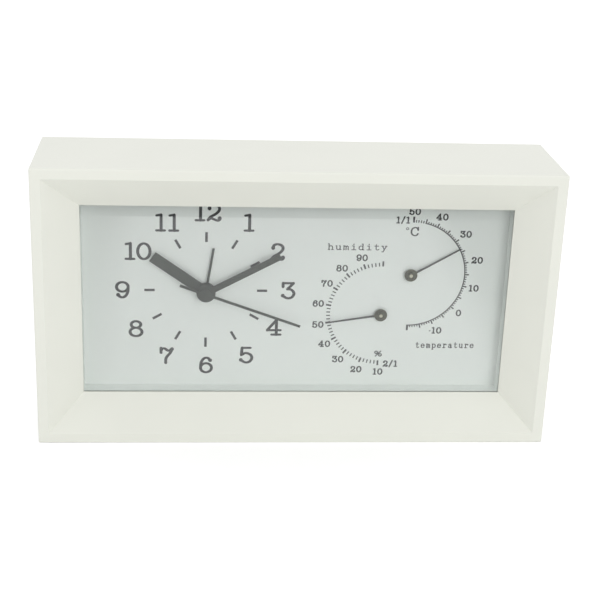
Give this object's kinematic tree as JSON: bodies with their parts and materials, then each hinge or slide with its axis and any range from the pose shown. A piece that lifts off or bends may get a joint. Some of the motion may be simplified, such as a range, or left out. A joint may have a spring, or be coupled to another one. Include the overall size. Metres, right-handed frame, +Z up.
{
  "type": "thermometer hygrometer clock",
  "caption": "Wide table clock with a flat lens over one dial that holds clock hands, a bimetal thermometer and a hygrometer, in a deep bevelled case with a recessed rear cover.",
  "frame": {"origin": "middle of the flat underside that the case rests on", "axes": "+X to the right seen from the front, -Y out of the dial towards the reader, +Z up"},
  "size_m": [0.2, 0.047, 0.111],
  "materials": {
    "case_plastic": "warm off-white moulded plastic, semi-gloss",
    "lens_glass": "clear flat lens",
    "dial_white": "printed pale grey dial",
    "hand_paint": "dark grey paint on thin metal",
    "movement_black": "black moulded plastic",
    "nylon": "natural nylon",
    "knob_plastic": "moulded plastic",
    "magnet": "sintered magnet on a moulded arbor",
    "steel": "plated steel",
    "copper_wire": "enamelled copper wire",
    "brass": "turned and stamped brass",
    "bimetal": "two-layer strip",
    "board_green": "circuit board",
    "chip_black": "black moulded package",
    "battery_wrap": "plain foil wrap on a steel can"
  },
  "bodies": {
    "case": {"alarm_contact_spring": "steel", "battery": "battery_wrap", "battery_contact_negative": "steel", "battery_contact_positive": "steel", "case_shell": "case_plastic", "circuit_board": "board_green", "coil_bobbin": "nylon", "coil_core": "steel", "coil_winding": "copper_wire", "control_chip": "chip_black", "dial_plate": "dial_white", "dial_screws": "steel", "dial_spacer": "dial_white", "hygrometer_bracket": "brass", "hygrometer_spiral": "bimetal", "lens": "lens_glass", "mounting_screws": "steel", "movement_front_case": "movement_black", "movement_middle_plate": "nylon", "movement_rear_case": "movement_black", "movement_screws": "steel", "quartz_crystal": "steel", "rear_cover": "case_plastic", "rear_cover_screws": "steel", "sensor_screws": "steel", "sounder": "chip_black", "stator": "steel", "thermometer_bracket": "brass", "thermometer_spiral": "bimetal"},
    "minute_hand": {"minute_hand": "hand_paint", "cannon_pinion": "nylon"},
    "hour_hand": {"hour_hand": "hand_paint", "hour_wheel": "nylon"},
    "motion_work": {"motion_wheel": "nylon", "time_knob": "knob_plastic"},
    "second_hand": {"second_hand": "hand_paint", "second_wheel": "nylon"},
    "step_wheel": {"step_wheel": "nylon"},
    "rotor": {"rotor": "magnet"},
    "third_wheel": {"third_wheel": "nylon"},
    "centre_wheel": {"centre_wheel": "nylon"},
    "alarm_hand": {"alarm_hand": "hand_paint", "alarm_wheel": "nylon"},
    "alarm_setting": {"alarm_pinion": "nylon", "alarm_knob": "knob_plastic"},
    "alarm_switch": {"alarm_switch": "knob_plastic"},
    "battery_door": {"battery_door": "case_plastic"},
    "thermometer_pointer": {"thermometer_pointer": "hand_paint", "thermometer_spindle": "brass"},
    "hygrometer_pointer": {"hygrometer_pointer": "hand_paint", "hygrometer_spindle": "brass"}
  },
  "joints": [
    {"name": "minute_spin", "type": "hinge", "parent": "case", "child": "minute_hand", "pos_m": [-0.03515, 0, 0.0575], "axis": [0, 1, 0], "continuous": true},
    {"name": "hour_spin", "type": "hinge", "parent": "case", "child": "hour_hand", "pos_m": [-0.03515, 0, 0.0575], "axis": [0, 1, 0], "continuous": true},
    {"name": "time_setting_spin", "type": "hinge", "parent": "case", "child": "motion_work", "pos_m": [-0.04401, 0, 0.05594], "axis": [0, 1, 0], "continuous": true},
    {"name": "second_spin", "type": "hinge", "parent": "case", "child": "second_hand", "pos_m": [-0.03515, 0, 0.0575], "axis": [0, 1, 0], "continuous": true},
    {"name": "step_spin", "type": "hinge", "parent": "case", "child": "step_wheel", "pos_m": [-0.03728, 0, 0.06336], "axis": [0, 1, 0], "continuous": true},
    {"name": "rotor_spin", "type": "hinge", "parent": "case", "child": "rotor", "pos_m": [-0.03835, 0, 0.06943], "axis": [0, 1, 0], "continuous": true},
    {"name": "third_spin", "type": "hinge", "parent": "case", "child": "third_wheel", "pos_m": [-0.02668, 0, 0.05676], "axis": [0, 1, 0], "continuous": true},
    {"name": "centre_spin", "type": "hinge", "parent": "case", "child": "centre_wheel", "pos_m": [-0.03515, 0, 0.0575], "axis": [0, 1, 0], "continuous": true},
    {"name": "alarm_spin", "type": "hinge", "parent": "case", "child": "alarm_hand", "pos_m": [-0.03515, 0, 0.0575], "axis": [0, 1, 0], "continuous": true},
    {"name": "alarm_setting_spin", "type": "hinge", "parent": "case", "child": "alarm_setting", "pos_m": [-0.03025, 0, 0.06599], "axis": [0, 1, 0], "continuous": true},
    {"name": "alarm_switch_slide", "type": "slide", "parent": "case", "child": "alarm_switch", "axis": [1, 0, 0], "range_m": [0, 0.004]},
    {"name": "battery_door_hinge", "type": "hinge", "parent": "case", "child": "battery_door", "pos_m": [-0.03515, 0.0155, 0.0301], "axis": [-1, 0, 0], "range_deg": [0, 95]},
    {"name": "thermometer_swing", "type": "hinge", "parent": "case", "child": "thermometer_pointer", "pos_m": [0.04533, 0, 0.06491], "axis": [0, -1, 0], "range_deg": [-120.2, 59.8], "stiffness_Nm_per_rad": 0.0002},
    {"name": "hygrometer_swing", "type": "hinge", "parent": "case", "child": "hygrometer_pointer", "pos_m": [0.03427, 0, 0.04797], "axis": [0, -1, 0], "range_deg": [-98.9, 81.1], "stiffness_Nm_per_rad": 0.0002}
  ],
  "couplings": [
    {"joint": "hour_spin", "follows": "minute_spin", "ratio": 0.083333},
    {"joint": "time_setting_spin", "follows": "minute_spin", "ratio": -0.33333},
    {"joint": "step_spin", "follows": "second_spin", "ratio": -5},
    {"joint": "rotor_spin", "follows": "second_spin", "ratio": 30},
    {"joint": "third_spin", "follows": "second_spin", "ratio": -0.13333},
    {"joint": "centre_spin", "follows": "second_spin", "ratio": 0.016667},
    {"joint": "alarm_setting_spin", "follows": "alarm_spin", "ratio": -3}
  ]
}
▬▬▬▬▬▬
▸ **EXERCISE BRIEF**
Restate the whole of the material exactly.

▸ **EXERCISE ANSWER**
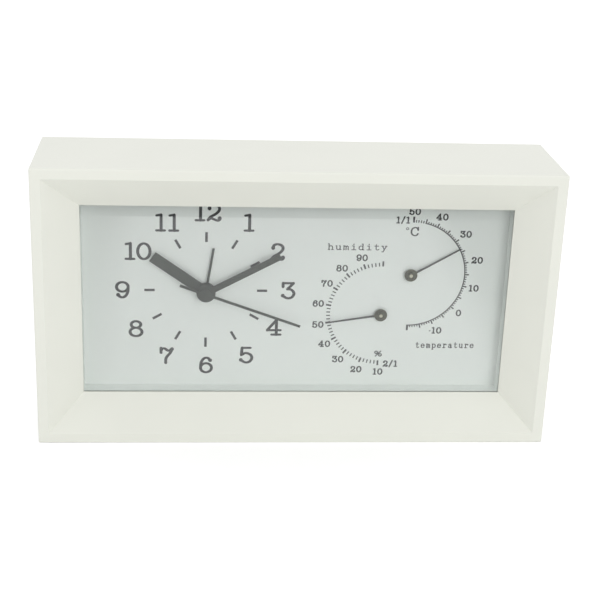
Give this object's kinematic tree as JSON: bodies with their parts and materials, then each hinge or slide with its axis and any range from the pose shown. A piece that lifts off or bends may get a joint. Some of the motion may be simplified, such as a range, or left out. A joint may have a spring, or be coupled to another one. Include the overall size. Metres, right-handed frame, +Z up.
{
  "type": "thermometer hygrometer clock",
  "caption": "Wide table clock with a flat lens over one dial that holds clock hands, a bimetal thermometer and a hygrometer, in a deep bevelled case with a recessed rear cover.",
  "frame": {"origin": "middle of the flat underside that the case rests on", "axes": "+X to the right seen from the front, -Y out of the dial towards the reader, +Z up"},
  "size_m": [0.2, 0.047, 0.111],
  "materials": {
    "case_plastic": "warm off-white moulded plastic, semi-gloss",
    "lens_glass": "clear flat lens",
    "dial_white": "printed pale grey dial",
    "hand_paint": "dark grey paint on thin metal",
    "movement_black": "black moulded plastic",
    "nylon": "natural nylon",
    "knob_plastic": "moulded plastic",
    "magnet": "sintered magnet on a moulded arbor",
    "steel": "plated steel",
    "copper_wire": "enamelled copper wire",
    "brass": "turned and stamped brass",
    "bimetal": "two-layer strip",
    "board_green": "circuit board",
    "chip_black": "black moulded package",
    "battery_wrap": "plain foil wrap on a steel can"
  },
  "bodies": {
    "case": {"alarm_contact_spring": "steel", "battery": "battery_wrap", "battery_contact_negative": "steel", "battery_contact_positive": "steel", "case_shell": "case_plastic", "circuit_board": "board_green", "coil_bobbin": "nylon", "coil_core": "steel", "coil_winding": "copper_wire", "control_chip": "chip_black", "dial_plate": "dial_white", "dial_screws": "steel", "dial_spacer": "dial_white", "hygrometer_bracket": "brass", "hygrometer_spiral": "bimetal", "lens": "lens_glass", "mounting_screws": "steel", "movement_front_case": "movement_black", "movement_middle_plate": "nylon", "movement_rear_case": "movement_black", "movement_screws": "steel", "quartz_crystal": "steel", "rear_cover": "case_plastic", "rear_cover_screws": "steel", "sensor_screws": "steel", "sounder": "chip_black", "stator": "steel", "thermometer_bracket": "brass", "thermometer_spiral": "bimetal"},
    "minute_hand": {"minute_hand": "hand_paint", "cannon_pinion": "nylon"},
    "hour_hand": {"hour_hand": "hand_paint", "hour_wheel": "nylon"},
    "motion_work": {"motion_wheel": "nylon", "time_knob": "knob_plastic"},
    "second_hand": {"second_hand": "hand_paint", "second_wheel": "nylon"},
    "step_wheel": {"step_wheel": "nylon"},
    "rotor": {"rotor": "magnet"},
    "third_wheel": {"third_wheel": "nylon"},
    "centre_wheel": {"centre_wheel": "nylon"},
    "alarm_hand": {"alarm_hand": "hand_paint", "alarm_wheel": "nylon"},
    "alarm_setting": {"alarm_pinion": "nylon", "alarm_knob": "knob_plastic"},
    "alarm_switch": {"alarm_switch": "knob_plastic"},
    "battery_door": {"battery_door": "case_plastic"},
    "thermometer_pointer": {"thermometer_pointer": "hand_paint", "thermometer_spindle": "brass"},
    "hygrometer_pointer": {"hygrometer_pointer": "hand_paint", "hygrometer_spindle": "brass"}
  },
  "joints": [
    {"name": "minute_spin", "type": "hinge", "parent": "case", "child": "minute_hand", "pos_m": [-0.03515, 0, 0.0575], "axis": [0, 1, 0], "continuous": true},
    {"name": "hour_spin", "type": "hinge", "parent": "case", "child": "hour_hand", "pos_m": [-0.03515, 0, 0.0575], "axis": [0, 1, 0], "continuous": true},
    {"name": "time_setting_spin", "type": "hinge", "parent": "case", "child": "motion_work", "pos_m": [-0.04401, 0, 0.05594], "axis": [0, 1, 0], "continuous": true},
    {"name": "second_spin", "type": "hinge", "parent": "case", "child": "second_hand", "pos_m": [-0.03515, 0, 0.0575], "axis": [0, 1, 0], "continuous": true},
    {"name": "step_spin", "type": "hinge", "parent": "case", "child": "step_wheel", "pos_m": [-0.03728, 0, 0.06336], "axis": [0, 1, 0], "continuous": true},
    {"name": "rotor_spin", "type": "hinge", "parent": "case", "child": "rotor", "pos_m": [-0.03835, 0, 0.06943], "axis": [0, 1, 0], "continuous": true},
    {"name": "third_spin", "type": "hinge", "parent": "case", "child": "third_wheel", "pos_m": [-0.02668, 0, 0.05676], "axis": [0, 1, 0], "continuous": true},
    {"name": "centre_spin", "type": "hinge", "parent": "case", "child": "centre_wheel", "pos_m": [-0.03515, 0, 0.0575], "axis": [0, 1, 0], "continuous": true},
    {"name": "alarm_spin", "type": "hinge", "parent": "case", "child": "alarm_hand", "pos_m": [-0.03515, 0, 0.0575], "axis": [0, 1, 0], "continuous": true},
    {"name": "alarm_setting_spin", "type": "hinge", "parent": "case", "child": "alarm_setting", "pos_m": [-0.03025, 0, 0.06599], "axis": [0, 1, 0], "continuous": true},
    {"name": "alarm_switch_slide", "type": "slide", "parent": "case", "child": "alarm_switch", "axis": [1, 0, 0], "range_m": [0, 0.004]},
    {"name": "battery_door_hinge", "type": "hinge", "parent": "case", "child": "battery_door", "pos_m": [-0.03515, 0.0155, 0.0301], "axis": [-1, 0, 0], "range_deg": [0, 95]},
    {"name": "thermometer_swing", "type": "hinge", "parent": "case", "child": "thermometer_pointer", "pos_m": [0.04533, 0, 0.06491], "axis": [0, -1, 0], "range_deg": [-120.2, 59.8], "stiffness_Nm_per_rad": 0.0002},
    {"name": "hygrometer_swing", "type": "hinge", "parent": "case", "child": "hygrometer_pointer", "pos_m": [0.03427, 0, 0.04797], "axis": [0, -1, 0], "range_deg": [-98.9, 81.1], "stiffness_Nm_per_rad": 0.0002}
  ],
  "couplings": [
    {"joint": "hour_spin", "follows": "minute_spin", "ratio": 0.083333},
    {"joint": "time_setting_spin", "follows": "minute_spin", "ratio": -0.33333},
    {"joint": "step_spin", "follows": "second_spin", "ratio": -5},
    {"joint": "rotor_spin", "follows": "second_spin", "ratio": 30},
    {"joint": "third_spin", "follows": "second_spin", "ratio": -0.13333},
    {"joint": "centre_spin", "follows": "second_spin", "ratio": 0.016667},
    {"joint": "alarm_setting_spin", "follows": "alarm_spin", "ratio": -3}
  ]
}